"Sushi Terrorists" Licking Food Are Plaguing Restaurants
Teenagers are licking people’s food, mugs, and spoons in sushi restaurants.
Japanese public and restaurant-goers are appalled by the actions of what they call a group of "sushi terrorists"—young people who film themselves licking soy sauce bottles and tea cups before posting the videos online. The incidents appear to be geared towards getting social media clout and going viral, and people are understandably horrified by the trend.
"After watching this video, I can no longer go to the 'karazushi' restaurant that I used to go to every week," one person commented on a news site. Here's what the restaurants are doing to fight back.
One viral video shows a young man at a restaurant, laughing as he licks the top of a soy sauce bottle and the rim of a mug before placing it back with the clean mugs. The video has been viewed 93 million times, and the Sushiro chain is reassuring customers they are taking extra precautions moving forward.
Sushiro says all soy sauce bottles have been replaced, and mugs have been washed. Customers must now pick up their utensils at a specific serving point.
Other "kaitenzushi" restaurant conveyor belt chains say diners have been spotted putting spicy condiments on dishes and licking spoons. Restaurants are responding with legal action against the customers involved.
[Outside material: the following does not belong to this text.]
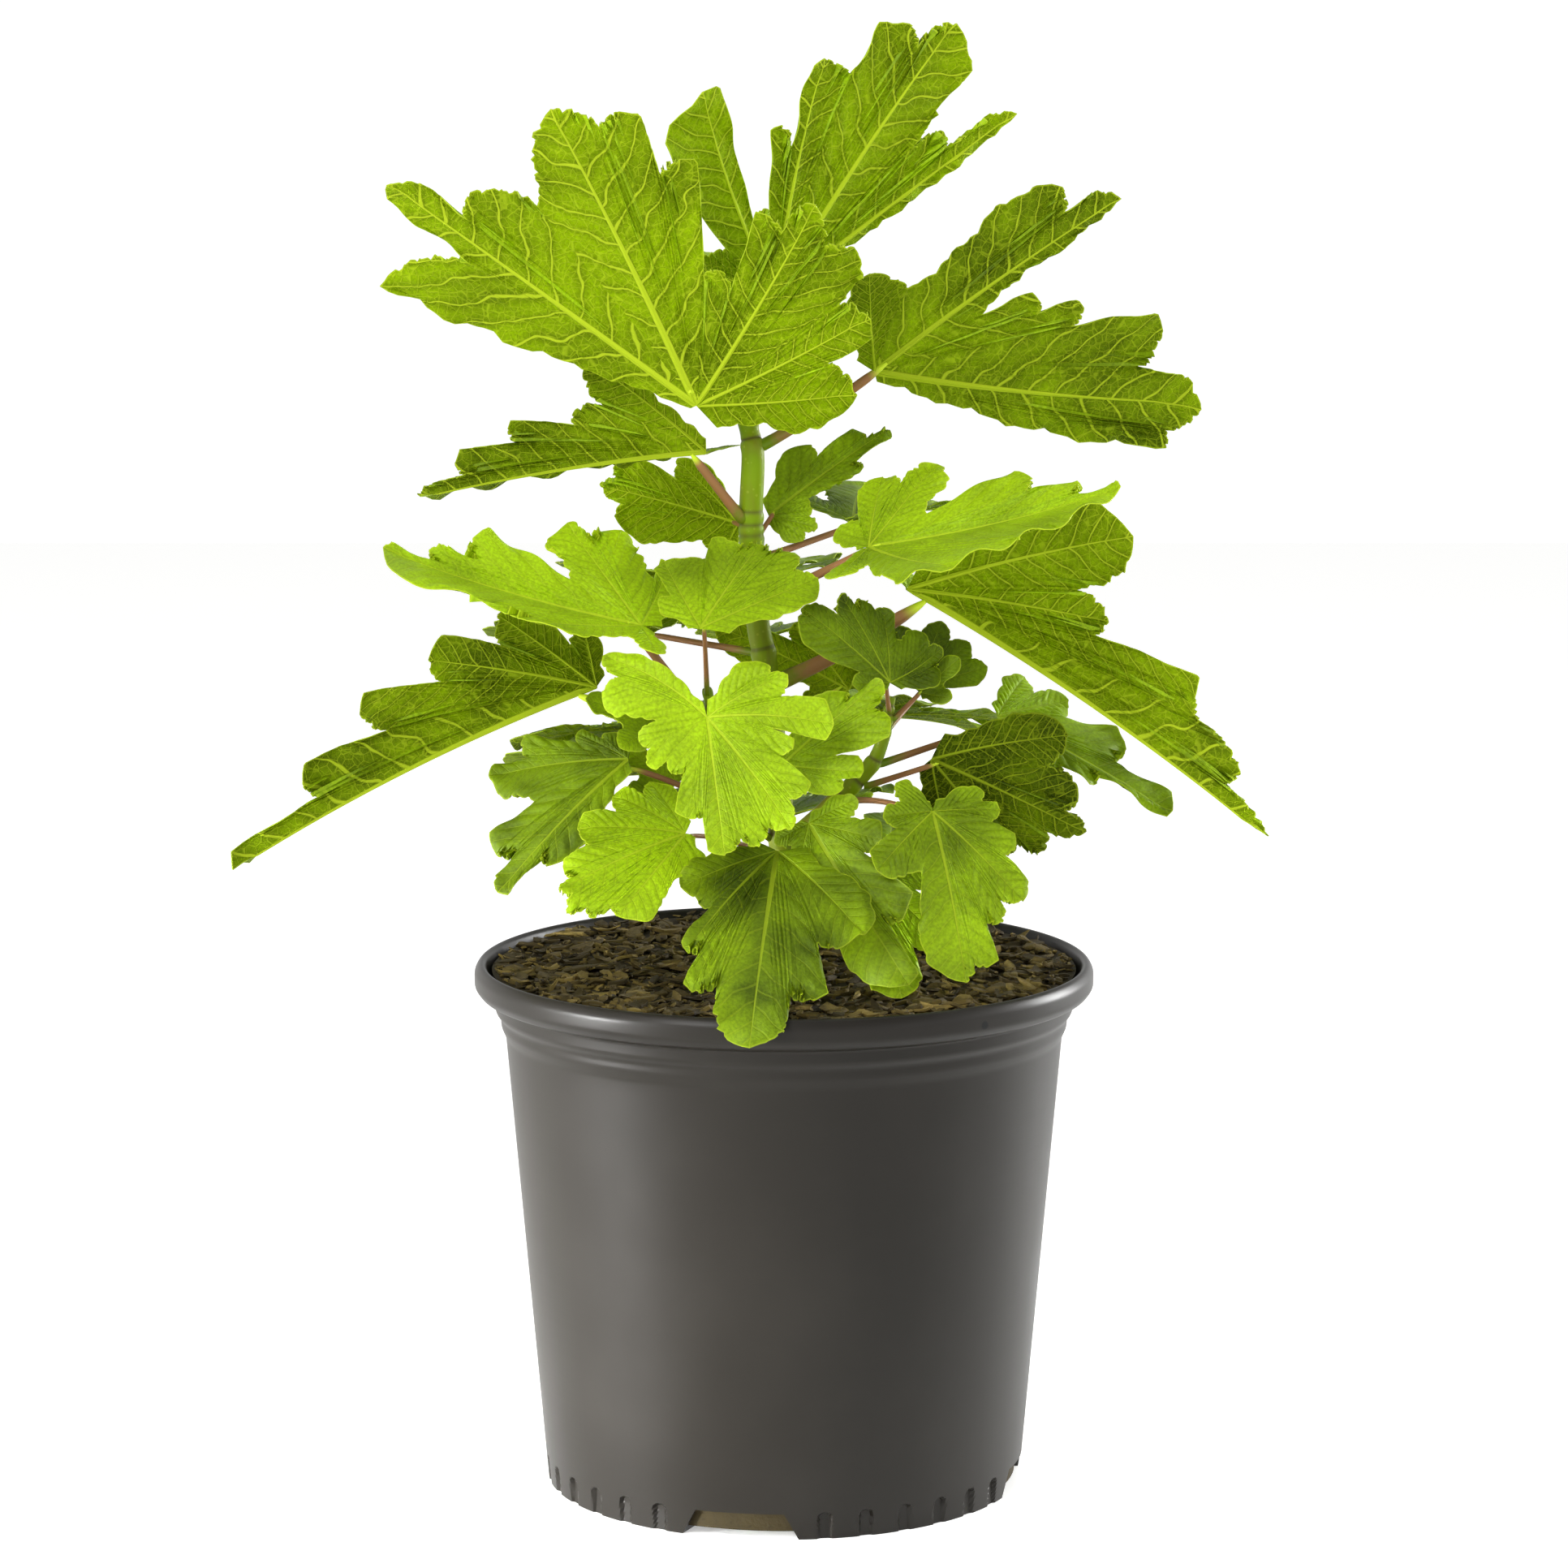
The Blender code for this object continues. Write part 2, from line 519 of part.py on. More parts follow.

The teenager in the first video was brought in by his parents to apologize, but Sushiro is pursuing charges. "As a company, we will continue to respond firmly with both criminal and civil cases," Sushiro said.
Shares in restaurant chains involved have fallen since the videos went viral, but people are fighting back. "I've always wanted to go to Sushiro but haven't been able to because it's always crowded," singer Yuya Tegoshi tweeted. "But the situation now is the absolute worst for them, so I'm definitely going to visit."
Japan is notorious for its high food safety and hygiene standards, which makes the videos all the more unacceptable. "Omotenashi (hospitality) is an important selling point in Japan, so I think it's unforgivable," says Tokyo-based musician Luna Watanabe, 20. "It's harmful to customers and employees."
Grateful For Support
Sushiro president Kohei Nii is overwhelmed by the strong public support and defense of his business. "I'm so grateful I could cry," he tweeted. According to the JiJi press agency, the Hama Sushi and Kura Sushi chains are also taking legal action. They have also announced plans to install cameras above conveyor belts to prevent sushi terrorism from happening again.